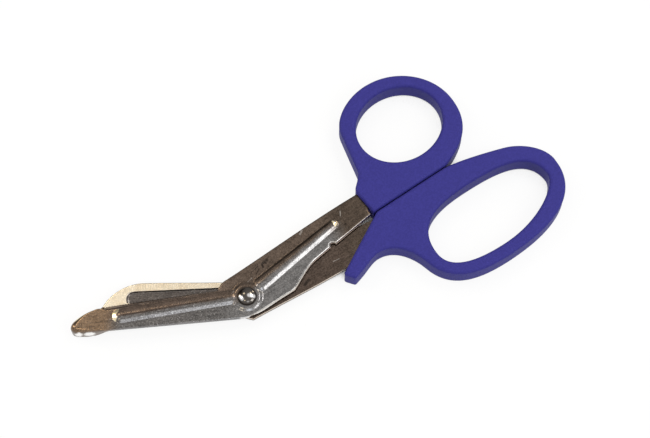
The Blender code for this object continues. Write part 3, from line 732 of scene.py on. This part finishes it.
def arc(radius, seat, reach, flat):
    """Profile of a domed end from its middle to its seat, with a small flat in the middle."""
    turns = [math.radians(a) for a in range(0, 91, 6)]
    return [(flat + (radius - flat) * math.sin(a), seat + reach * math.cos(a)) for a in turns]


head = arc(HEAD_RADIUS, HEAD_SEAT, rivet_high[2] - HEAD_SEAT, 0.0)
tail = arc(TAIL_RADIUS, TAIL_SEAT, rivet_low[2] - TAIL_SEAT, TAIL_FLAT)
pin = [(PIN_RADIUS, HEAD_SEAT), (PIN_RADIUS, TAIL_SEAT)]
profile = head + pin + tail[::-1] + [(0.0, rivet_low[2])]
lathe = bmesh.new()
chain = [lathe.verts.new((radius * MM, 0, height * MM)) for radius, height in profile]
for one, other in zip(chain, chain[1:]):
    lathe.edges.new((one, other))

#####

What is expected: Quote the data above verbatim from its first line to the line that includes "return [(flat +", with both boundary lines retained.

Reply:
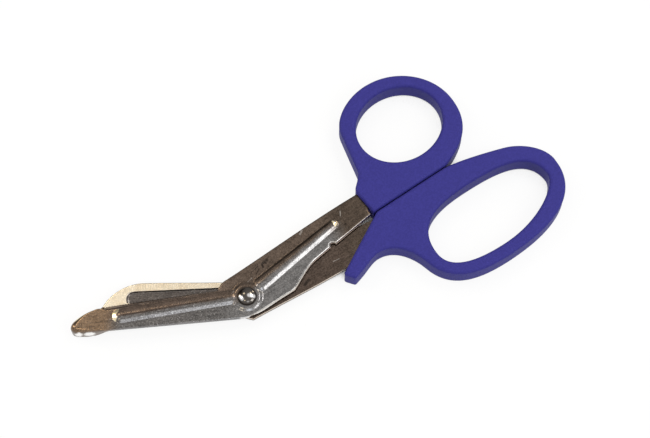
The Blender code for this object continues. Write part 3, from line 732 of scene.py on. This part finishes it.
def arc(radius, seat, reach, flat):
    """Profile of a domed end from its middle to its seat, with a small flat in the middle."""
    turns = [math.radians(a) for a in range(0, 91, 6)]
    return [(flat + (radius - flat) * math.sin(a), seat + reach * math.cos(a)) for a in turns]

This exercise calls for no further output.